Dans cet incipit, Proudhon répond à deux dames qui ont dû l'invectiver et se plaindre de ses propos « machistes ». Et, loin de rectifier ses propos, il insiste et en rajoute pour amplifier ses idées. Il tient des propos anti-féministes et affirme que « l'affranchissement de la femme ou amour libre » ne peut être possible, et que finalement, elles ne doivent pas se plaindre de ses écrits ; c'est leur faute : leur théorie et leur mode de vie amènent à « la décomposition sociale ». En définitive, il reste sur sa position : la femme doit garder le statut d'avant ce féminisme car c'est ainsi qu'elles inspirent le respect.
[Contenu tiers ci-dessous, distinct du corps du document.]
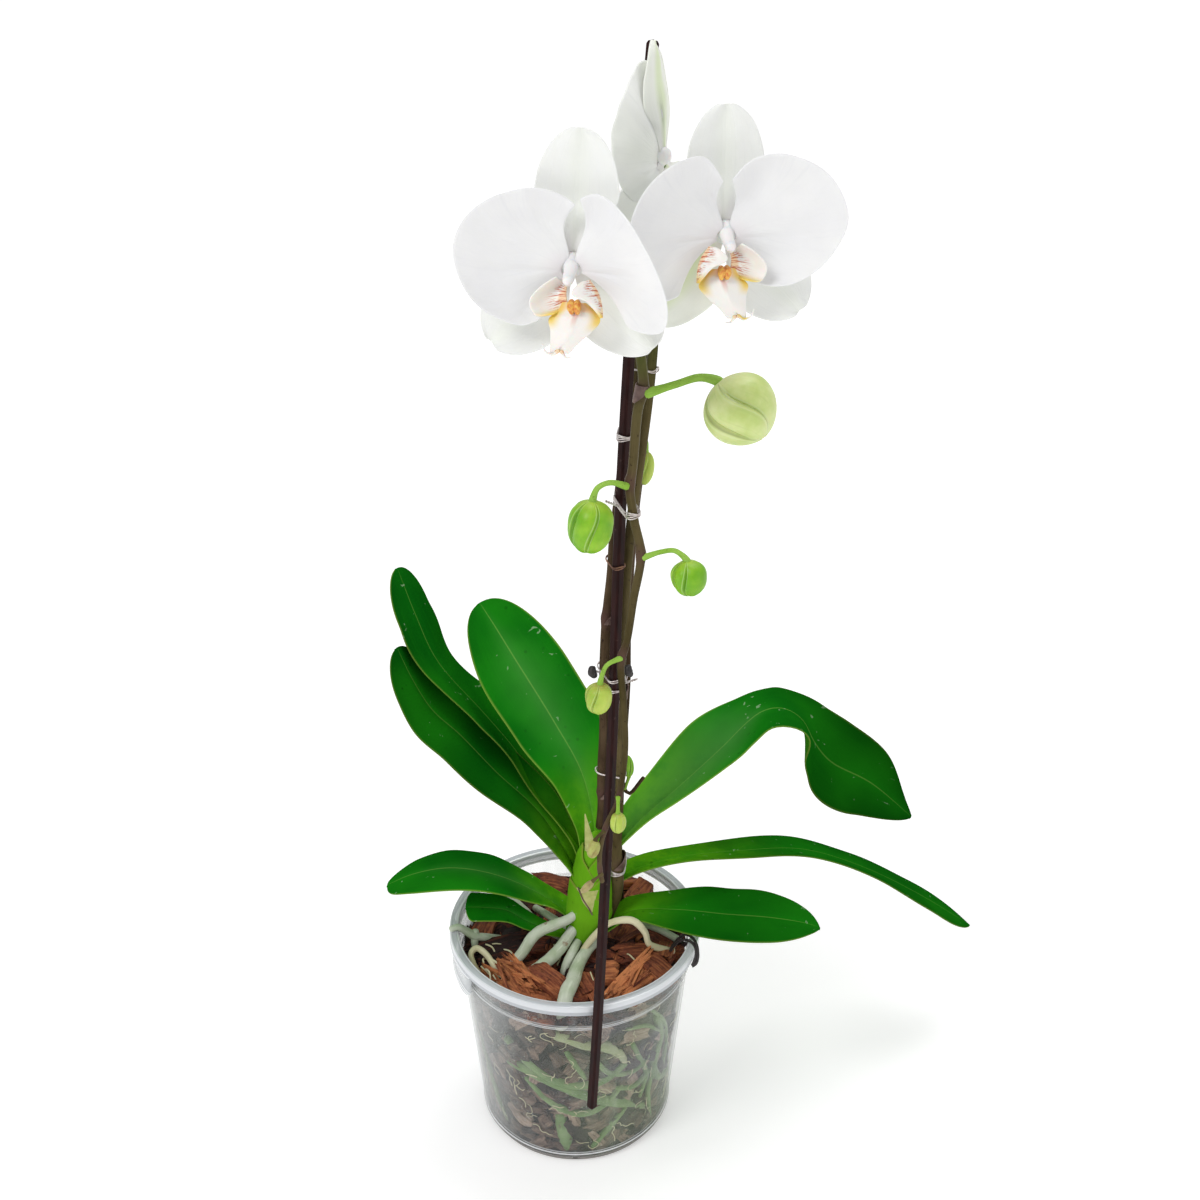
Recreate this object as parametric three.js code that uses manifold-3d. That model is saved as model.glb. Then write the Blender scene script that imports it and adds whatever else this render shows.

Proudhon appelle à l'établissement de conseils de famille et à l'adoption en faveur du mari d'un droit de mort sur sa femme en cas d'adultère, d'impudicité, d'ivrognerie, ou d'insoumission !
Il dit « Dans une société où la loi ne protège pas la dignité du chef de la famille, c'est au chef de famille de se protéger lui-même. »
Un brûlot radical et volontairement provocateur dans ses excès.

Pour la localisation de sa géocache, nous avons choisi la place de la Révolution. Connue pour ses différentes manifestations en tout genre. Quoi de mieux pour un révolutionnaire.
Elle est connue aujourd'hui pour être la place du musée des Beaux-Arts.